Authored by Franco Leung

But Australian investors are becoming more selective

Pacific investors increasingly seek relative value rather than yield alone. They emphasize exposure to second‑order geopolitical effects, funding resilience, and execution risk. And they're placing a premium on transparency, disciplined leverage, and credible long‑term assumptions in portfolio positioning.

What we're hearing

  • Market sentiment is broadly constructive. Fuel prices, energy security, supply‑chain resilience, and demand sensitivity are central to credit assessment across sectors.
  • Robust capital inflows. Support comes from domestic superannuation demand and offshore diversification away from U.S. dollar assets.
  • Scrutiny is heightened amid tight spreads. Investors are focusing on structure, transparency, and downside protection. Asset quality and issuer behavior are particular watch points for long‑duration and infrastructure‑linked exposure.
  • Private credit remains attractive for its income profile. But investors are paying closer attention to liquidity mismatches, valuation discipline, and the risk of lagged stress emergence.

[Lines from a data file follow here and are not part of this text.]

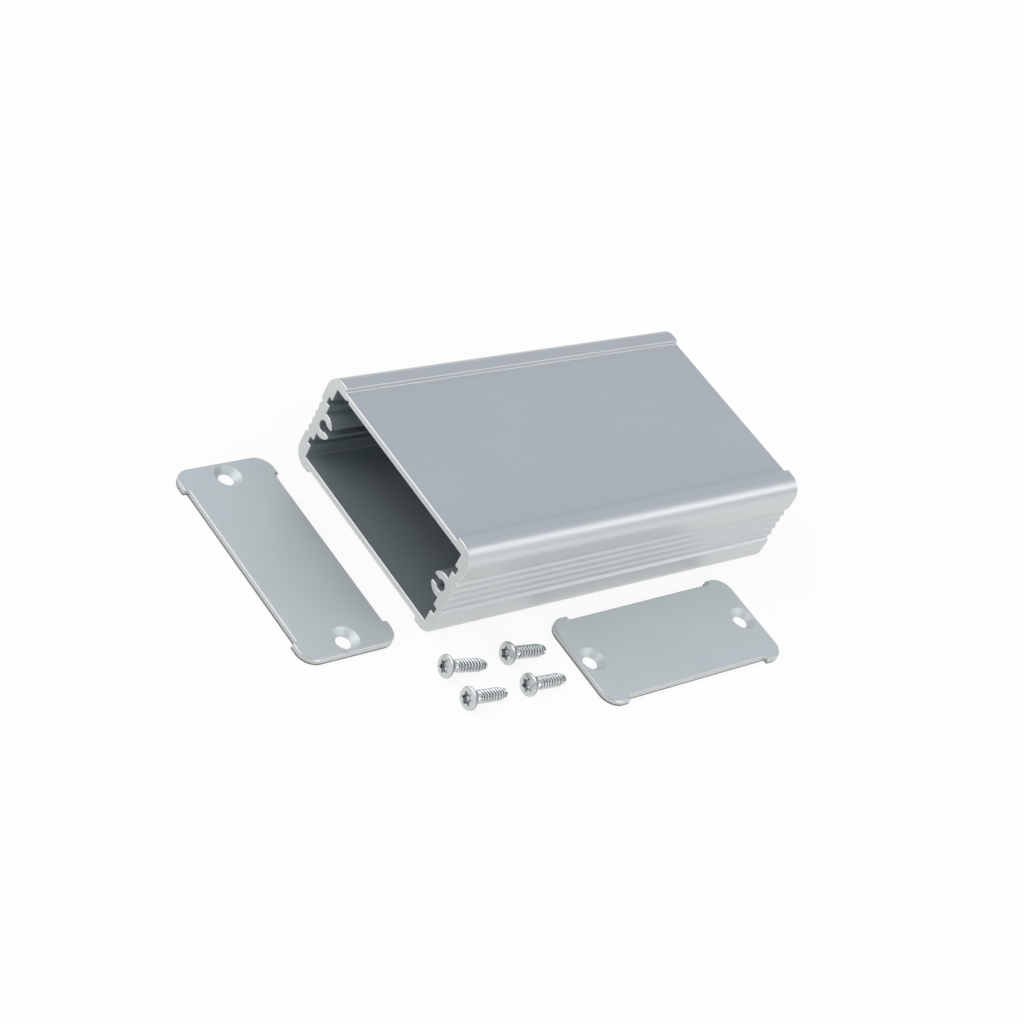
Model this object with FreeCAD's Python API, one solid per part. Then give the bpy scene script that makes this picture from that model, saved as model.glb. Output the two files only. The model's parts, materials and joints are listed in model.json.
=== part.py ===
import FreeCAD, Part
import math
import os

from FreeCAD import Vector

# Extruded aluminium enclosure, taken apart and laid out on a flat surface.
# The one-piece case lies on its two foot strips, with one end plate beyond its
# open end, the other end plate in front of it, and the four screws between them.
# Millimetres. +X runs along the case, +Y across it and +Z up. The origin is on
# the surface that everything lies on, under the middle of the case.

# Case: overall size and walls
case_length = 100.0
case_width = 55.5
case_height = 25.0
side_wall = 3.25
panel_thickness = 1.5
inner_corner_radius = 0.3

# Case: the corner strips that stand proud of the roof and the floor
strip_height = 1.0
strip_width = 5.75
strip_edge_round = 0.3
corner_radius = 4.0

# Case: the ribbed band along each side
rib_count = 4
rib_pitch = 2.1
rib_depth = 0.35
rib_setback = 0.25
rib_band_edge_round = 0.3

# Case: the two screw channels, at mid height, open towards the inside
channel_bore = 2.6
channel_wall = 1.7
channel_slot = 1.7
channel_tip_round = 0.35
channel_inset = 0.75

# Case: the guide grooves for circuit boards, above and below each channel
guide_offset = 5.9
guide_width = 1.7
guide_depth = 1.2
guide_mouth_round = 0.15

# Case: the small groove that marks one side of the roof on the inside
index_offset = 20.5
index_radius = 0.45

# Screws: raised countersunk head with a six-lobe recess, and a slotted tip
head_diameter = 5.05
head_rim = 0.3
head_dome = 0.45
head_cone_angle = 90.0
neck_diameter = 2.4
neck_length = 0.5
thread_diameter = 2.9
screw_length = 10.9
tip_diameter = 1.8
tip_taper = 2.0
tip_round = 0.2
tip_slot_width = 0.65
tip_slot_depth = 1.5
recess_across_lobes = 3.1
recess_across_flutes = 2.25
recess_lobe_radius = 0.26
recess_depth = 1.4

# End plates: the outline of the case, with two countersunk holes
plate_thickness = 1.6
plate_outline_gap = 0.2
plate_edge_bevel = 0.2
hole_clearance = 0.3
countersink_clearance = 0.65

# Layout: how far apart the pieces lie
left_plate_gap = 7.9
left_plate_yaw = 0.8
right_plate_gap = 3.2
right_plate_shift = 8.2
right_plate_yaw = 0.4
screw_gap = 6.0
screw_column_pitch = 16.4
screw_row_gap = 9.4
screw_row_pitch = 8.9

# Each screw as it was put down: column, row, offset along X and Y, heading, roll
screw_places = [
    (0, 0, -0.2, 0.3, -5.8, 75.0),
    (1, 0, 0.0, -0.3, -2.5, -12.0),
    (0, 1, -0.3, 0.3, -0.5, 95.0),
    (1, 1, -0.5, -0.2, 0.2, 8.0),
]

# Sizes that follow from the ones above
half_width = case_width / 2
half_height = case_height / 2
panel_level = half_height - strip_height
cavity_half_width = half_width - side_wall
cavity_half_height = panel_level - panel_thickness
channel_y = cavity_half_width - channel_inset
channel_outer = channel_bore / 2 + channel_wall
countersink_diameter = head_diameter + 2 * countersink_clearance
plate_hole = thread_diameter + 2 * hole_clearance
plate_half_length = half_width - plate_outline_gap
plate_half_depth = half_height - plate_outline_gap


def corner(u, v, radius=0.0):
    """A corner of an outline, rounded by an arc of this radius."""
    return {"reach_in": (u, v), "reach_out": (u, v), "radius": radius}


def arc(start, middle, end):
    """A stretch of an outline that is an arc through three points."""
    return {"reach_in": start, "middle": middle, "reach_out": end}


def mirrored(items, flip_u, flip_v):
    """The same stretch of outline mirrored, and turned round if one axis flips."""
    def flip(point):
        return (-point[0] if flip_u else point[0], -point[1] if flip_v else point[1])

    copies = []
    for item in items:
        copy = dict(item)
        for key in ("reach_in", "middle", "reach_out"):
            if key in item:
                copy[key] = flip(item[key])
        if flip_u != flip_v:
            copy["reach_in"], copy["reach_out"] = copy["reach_out"], copy["reach_in"]
        copies.append(copy)
    return copies if flip_u == flip_v else copies[::-1]


def outline_wire(items, to_space):
    """Closed wire through corners and arcs; to_space places a point (u, v)."""
    pieces = []
    for index, item in enumerate(items):
        if "middle" in item:
            pieces.append([to_space(*item[key]) for key in ("reach_in", "middle", "reach_out")])
            continue
        here = to_space(*item["reach_in"])
        if item["radius"] == 0:
            pieces.append([here])
            continue
        back = (to_space(*items[index - 1]["reach_out"]) - here).normalize()
        ahead = (to_space(*items[(index + 1) % len(items)]["reach_in"]) - here).normalize()
        half_angle = back.getAngle(ahead) / 2
        reach = item["radius"] / math.tan(half_angle)
        depth = item["radius"] / math.sin(half_angle) - item["radius"]
        middle = here + (back + ahead).normalize() * depth
        pieces.append([here + back * reach, middle, here + ahead * reach])

    edges = []
    for index, piece in enumerate(pieces):
        start = pieces[index - 1][-1]
        if start.distanceToPoint(piece[0]) > 1e-6:
            edges.append(Part.LineSegment(start, piece[0]).toShape())
        if len(piece) == 3:
            edges.append(Part.Arc(*piece).toShape())
    return Part.Wire(edges)


def section_point(y, z):
    """A point of the case's section, at its left end; z counts from mid height."""
    return Vector(-case_length / 2, y, half_height + z)


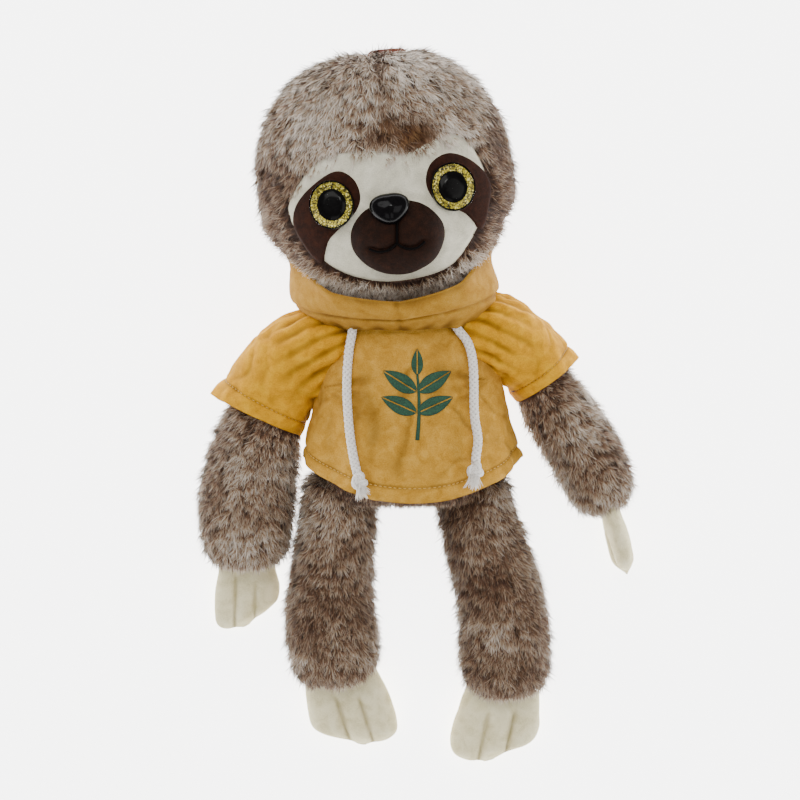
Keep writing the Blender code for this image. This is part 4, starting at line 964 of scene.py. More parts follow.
def make_top_body():
    """The top's body: shallow swells, drag lines from the shoulders, crinkles and a sewn hem."""
    down, turn = np.meshgrid(np.linspace(0, 1, 110), turns_round(340), indexing="ij")
    rows = top_surface(down, turn)
    x, y = rows[..., 0], rows[..., 1]
    front = np.sin(turn)
    raises = 0.0017 * noise_at(rows * (1.0, 0.40, 1.0), 0.013, 3.0) * smooth_step(0.05, 0.4, down)
    raises += 0.0008 * noise_at(rows * (0.5, 1.0, 1.0), 0.010, 9.0)
    for sense, root in ((1, (0.047, 0.022)), (-1, (-0.045, 0.018))):
        for k, tilt in enumerate((-0.15, 0.25, 0.62)):
            away = np.hypot(x - root[0], y - root[1])
            angle = np.arctan2(-(y - root[1]), -sense * (x - root[0]))
            crease = bell(angle, tilt, 0.16) * bell(away, 0.016, 0.015)
            raises -= 0.0026 * crease * (front > 0) * (1 - 0.2 * k)
    raises -= 0.0008 * crinkles(rows, (0.8, 1.2, 1.0), 0.026, 6.0) * smooth_step(0.02, 0.2, down)
    to_hem = 1 - down
    raises -= 0.0009 * bell(to_hem, TOP_HEM_SHARE, 0.012)
    raises += 0.0005 * smooth_step(0.075, 0.03, to_hem)
    raises *= smooth_step(-0.95, -0.6, front)
    return cloth_piece("top_body_cloth", rows, raises, bell(to_hem, TOP_HEM_SHARE, 0.010), TOP_VELOUR)


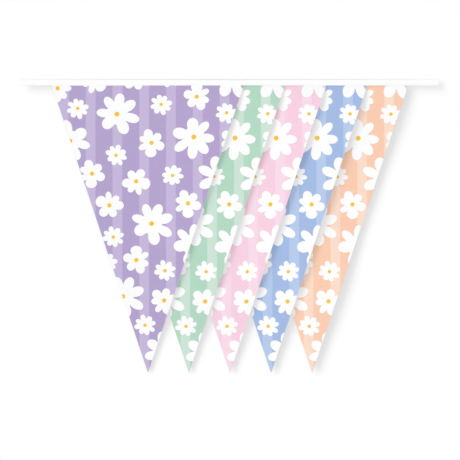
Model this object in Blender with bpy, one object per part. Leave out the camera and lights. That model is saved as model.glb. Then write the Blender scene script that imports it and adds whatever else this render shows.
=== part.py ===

Most investors don't see such risks as systemic.
  • Appetite for RMBS and auto ABS persists. Data quality, servicer capability, and documentation robustness drive engagement. Heightened due diligence around fraud risk, collateral integrity, and operational controls reflects broader caution.
  • Data centers are a strong interest. AI‑driven demand intersects with infrastructure and energy‑transition themes, with power availability, water risk, and social license emerging as key differentiators.